Another aspect of Stafford’s career is her teaching. She has a teaching credential in Art from San Jose State University. “I’ve taught art classes in public schools”, she says. “I like the enthusiasm of elementary school students. They usually like my classes because I have really fun art projects. I design art lessons for the different age groups. There are lessons I have that involve introducing watercolors as a medium, as well as other mediums. For example: pastels, colored pencils. I give short, entertaining lectures (for short attentions spans) and teach the basics. At older ages I'll introduce one point, two point perspective lessons. I'll show the railroad tracks disappearing into the horizon, explaining the vanishing point as the rail road tracks come to a point off in the distance.
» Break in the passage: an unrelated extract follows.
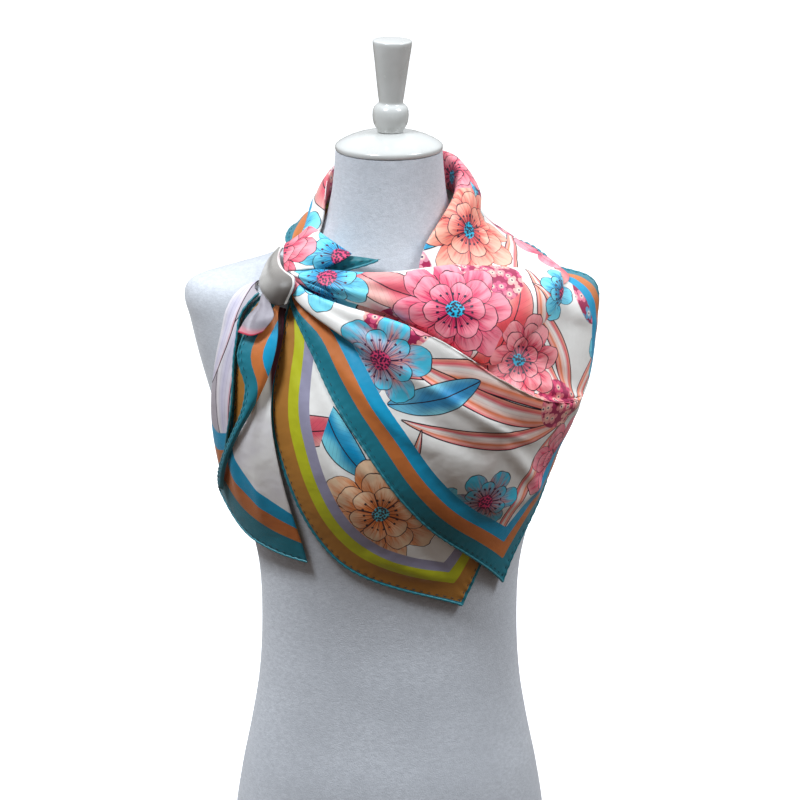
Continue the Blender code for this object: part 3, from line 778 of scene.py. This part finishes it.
def press_creases(net, points, outwards, creases, along, across):
    """Soft troughs and ridges: each runs between two places of the table, tapered to nothing."""
    for crease in creases:
        start, end = (points[min(round(row * across), len(net) - 1),
                             min(round(column * along), len(net[0]) - 1)]
                      for column, row in (crease.start, crease.end))
        run = end - start
        side = unit(np.cross(run, outwards))
        offset = points - start
        share = np.sum(offset * run, axis=-1) / np.linalg.norm(run) ** 2
        taper = np.clip(share * (1.0 - share) * 4.0, 0.0, 1.0) ** 0.7
        off_line = np.sum(offset * side, axis=-1) - crease.bow * taper
        net[..., 2] += crease.depth * taper * np.exp(-(off_line / crease.width) ** 2)


def net_normals(points):
    """The outward directions of a net of points."""
    return unit(np.cross(np.gradient(points, axis=1), np.gradient(points, axis=0)))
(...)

Nine year olds are old enough to grasp some of these concepts, as long as you use concrete examples. Perspective can get very confusing and tedious but it's important. Otherwise they might be in a state of ignorance for the rest of their lives. The fun part is opening their world. For a lot of them, this is the first time that they have experienced Art. I like teaching. I like opening the door of possibilities for other people."